Alan Turing
A computer program masquerading as Alan Goostman has successfully cracked the Turing Test.

In a landmark moment for artificial intelligence, a computer has for the first time passed the Turing Test, finally answering the question which was posed over 60 years ago by the father of modern computer science Alan Turing - Can Machines Think?

Turing, who worked as a codebreaker during the Second World War, established the test to see if a computer could be considered intelligent.

At the weekend a programme running on a Russian supercomputer and designed to imitate a 13-year-old boy called Eugene Goostman became the first to pass the test, fooling 33% of the judges taking part in the 2014 Turing Test at the Royal Society in London.

The Turing Test measures a computer's intelligence level through conversations that take place between human and machine, and the machine is said to have passed if the human at the other end cannot tell that it is an artificial intelligence system that he/she is conversing with.

If a computer is mistaken for a human more than 30% of the time during a series of five minute keyboard conversations it passes the test. No computer has ever achieved this, until now.

Eugene, a computer programme that simulates a 13-year-old-boy, was developed in Saint Petersburg, Russia. The development team includes Eugene's creator Vladimir Veselov, who was born in Russia and now lives in the United States, and Ukrainian born Eugene Demchenko who now lives in Russia.

"Eugene was 'born' in 2001. Our main idea was that he can claim that he knows anything, but his age also makes it perfectly reasonable that he doesn't know everything. We spent a lot of time developing a character with a believable personality," said Veslov.

Warning

"A true Turing Test does not set the questions or topics prior to the conversations. We are therefore proud to declare that Alan Turing's Test was passed for the first time on Saturday", said professor Kevin Warwick from the University of Reading which organised the test.

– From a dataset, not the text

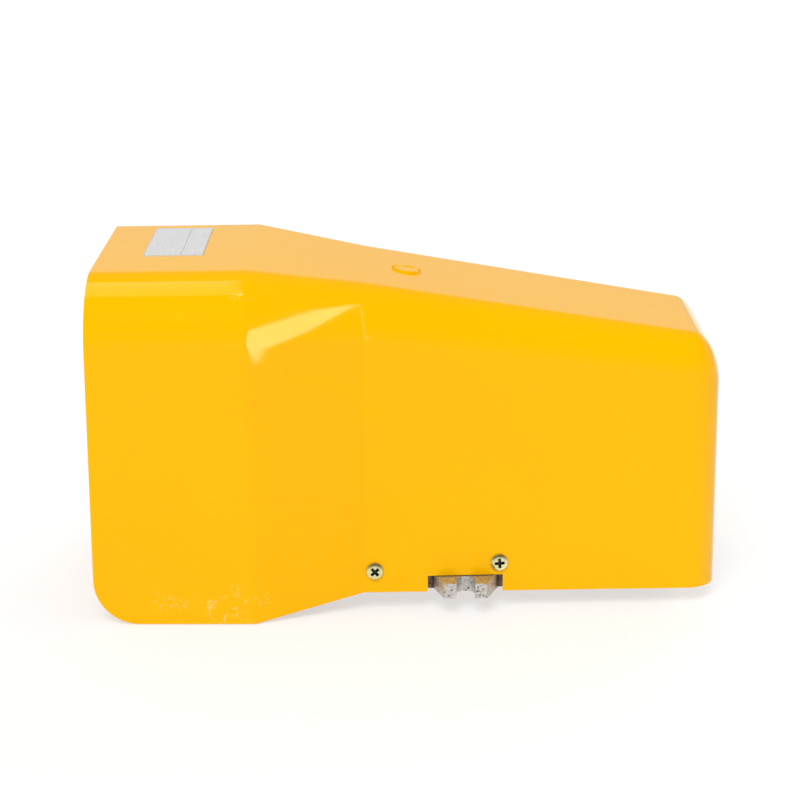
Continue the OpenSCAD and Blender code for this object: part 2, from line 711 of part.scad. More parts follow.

However in a warning about the implications of the test, Professor Warwick said:

"In the field of Artificial Intelligence there is no more iconic and controversial milestone than the Turing Test, when a computer convinces a sufficient number of interrogators into believing that it is not a machine but rather is a human. Having a computer that can trick a human into thinking that someone, or even something, is a person we trust is a wake-up call to cybercrime.

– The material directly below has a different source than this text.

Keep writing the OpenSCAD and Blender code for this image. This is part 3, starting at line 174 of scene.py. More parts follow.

"The Turing Test is a vital tool for combatting that threat. It is important to understand more fully how online, real-time communication of this type can influence an individual human in such a way that they are fooled into believing something is true... when in fact it is not."

Professor Warwick added: "Not long before he died on 7th June 1954 Alan Turing, himself a Fellow of the Royal Society, predicted that in time this test would be passed. It is difficult to conceive that he could possibly have imagined what computers of today, and the networking that links them, would be like."